→ Data section

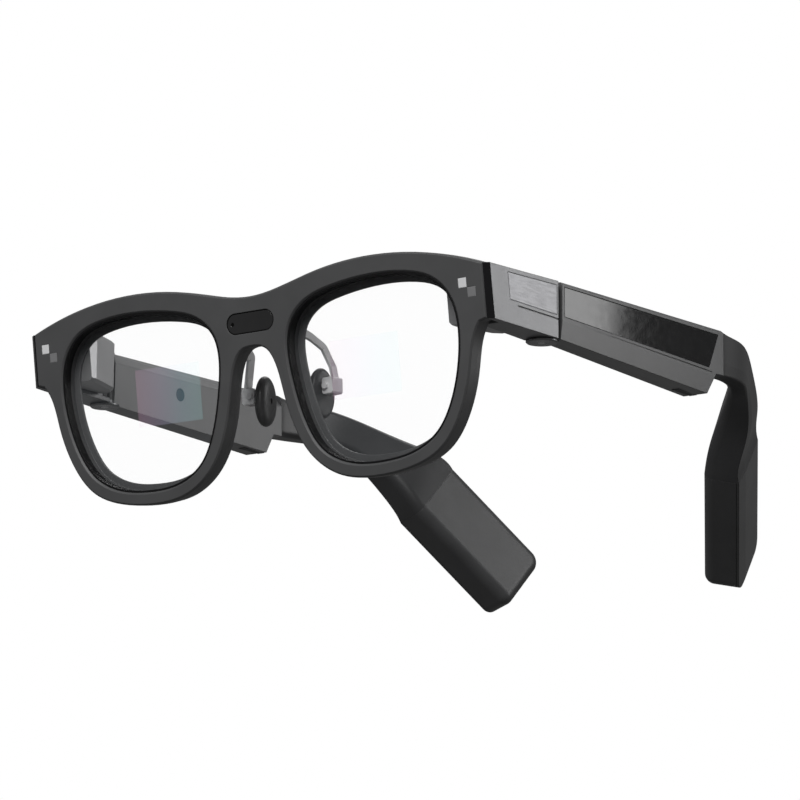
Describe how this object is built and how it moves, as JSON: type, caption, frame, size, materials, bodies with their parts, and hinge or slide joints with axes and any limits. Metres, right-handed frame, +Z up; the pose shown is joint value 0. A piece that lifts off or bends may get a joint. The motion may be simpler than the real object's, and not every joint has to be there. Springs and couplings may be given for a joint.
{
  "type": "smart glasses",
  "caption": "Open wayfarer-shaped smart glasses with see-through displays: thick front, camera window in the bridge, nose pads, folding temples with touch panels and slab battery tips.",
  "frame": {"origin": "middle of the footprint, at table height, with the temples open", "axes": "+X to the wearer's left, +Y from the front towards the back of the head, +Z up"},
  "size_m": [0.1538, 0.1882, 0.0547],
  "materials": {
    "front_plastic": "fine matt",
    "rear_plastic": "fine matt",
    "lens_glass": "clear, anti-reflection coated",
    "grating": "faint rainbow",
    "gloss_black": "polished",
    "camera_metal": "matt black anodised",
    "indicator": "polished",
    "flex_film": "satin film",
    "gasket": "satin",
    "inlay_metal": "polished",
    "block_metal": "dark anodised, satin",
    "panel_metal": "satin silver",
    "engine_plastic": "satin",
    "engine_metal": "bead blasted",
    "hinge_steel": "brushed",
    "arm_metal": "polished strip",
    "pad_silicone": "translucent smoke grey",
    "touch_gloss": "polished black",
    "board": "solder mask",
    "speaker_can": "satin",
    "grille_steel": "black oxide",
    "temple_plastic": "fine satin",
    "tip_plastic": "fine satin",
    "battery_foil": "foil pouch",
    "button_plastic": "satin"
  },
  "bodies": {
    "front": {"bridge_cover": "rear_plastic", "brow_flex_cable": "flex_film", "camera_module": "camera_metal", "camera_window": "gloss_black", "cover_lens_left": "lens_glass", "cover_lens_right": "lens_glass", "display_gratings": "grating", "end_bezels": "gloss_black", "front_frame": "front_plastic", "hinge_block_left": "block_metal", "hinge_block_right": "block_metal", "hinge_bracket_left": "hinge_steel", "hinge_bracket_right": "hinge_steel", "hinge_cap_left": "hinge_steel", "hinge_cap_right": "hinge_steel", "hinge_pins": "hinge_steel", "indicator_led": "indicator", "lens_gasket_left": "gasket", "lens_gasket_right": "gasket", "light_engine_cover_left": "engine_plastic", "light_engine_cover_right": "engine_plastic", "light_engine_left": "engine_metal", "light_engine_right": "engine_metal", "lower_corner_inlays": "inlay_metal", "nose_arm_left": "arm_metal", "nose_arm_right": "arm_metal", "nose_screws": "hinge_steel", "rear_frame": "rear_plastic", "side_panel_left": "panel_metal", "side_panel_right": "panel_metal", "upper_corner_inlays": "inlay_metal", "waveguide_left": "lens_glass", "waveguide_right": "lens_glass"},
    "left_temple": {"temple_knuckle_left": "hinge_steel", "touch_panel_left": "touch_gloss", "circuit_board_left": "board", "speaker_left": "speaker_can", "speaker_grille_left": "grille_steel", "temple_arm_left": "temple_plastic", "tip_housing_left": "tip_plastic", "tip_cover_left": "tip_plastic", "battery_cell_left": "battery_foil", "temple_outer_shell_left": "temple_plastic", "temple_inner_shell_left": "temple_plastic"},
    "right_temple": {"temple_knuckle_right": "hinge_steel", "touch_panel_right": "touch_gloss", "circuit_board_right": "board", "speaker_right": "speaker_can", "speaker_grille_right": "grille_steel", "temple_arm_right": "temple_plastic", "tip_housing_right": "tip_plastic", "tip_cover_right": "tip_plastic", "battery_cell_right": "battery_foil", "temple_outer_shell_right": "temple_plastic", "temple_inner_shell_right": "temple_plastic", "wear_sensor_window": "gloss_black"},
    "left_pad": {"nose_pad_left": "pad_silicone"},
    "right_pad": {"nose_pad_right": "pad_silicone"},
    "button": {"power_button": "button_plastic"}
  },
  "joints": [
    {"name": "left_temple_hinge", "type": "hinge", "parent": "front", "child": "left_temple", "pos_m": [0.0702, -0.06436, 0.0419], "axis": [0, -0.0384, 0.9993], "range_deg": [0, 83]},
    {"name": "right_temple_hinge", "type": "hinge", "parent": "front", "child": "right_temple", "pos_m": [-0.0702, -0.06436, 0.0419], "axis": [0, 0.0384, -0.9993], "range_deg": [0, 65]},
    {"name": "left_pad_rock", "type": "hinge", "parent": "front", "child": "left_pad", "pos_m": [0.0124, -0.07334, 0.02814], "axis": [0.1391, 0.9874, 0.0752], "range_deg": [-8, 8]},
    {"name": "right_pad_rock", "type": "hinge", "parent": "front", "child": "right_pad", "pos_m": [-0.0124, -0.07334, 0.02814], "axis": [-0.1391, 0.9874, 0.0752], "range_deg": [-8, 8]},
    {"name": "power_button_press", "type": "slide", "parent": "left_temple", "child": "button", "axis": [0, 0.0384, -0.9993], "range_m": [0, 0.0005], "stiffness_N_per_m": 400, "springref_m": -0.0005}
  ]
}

→ Problem to solve
For this exercise, gather every line of the data that contains the word "slide".

→ Answer to the problem
Describe how this object is built and how it moves, as JSON: type, caption, frame, size, materials, bodies with their parts, and hinge or slide joints with axes and any limits. Metres, right-handed frame, +Z up; the pose shown is joint value 0. A piece that lifts off or bends may get a joint. The motion may be simpler than the real object's, and not every joint has to be there. Springs and couplings may be given for a joint.
    {"name": "power_button_press", "type": "slide", "parent": "left_temple", "child": "button", "axis": [0, 0.0384, -0.9993], "range_m": [0, 0.0005], "stiffness_N_per_m": 400, "springref_m": -0.0005}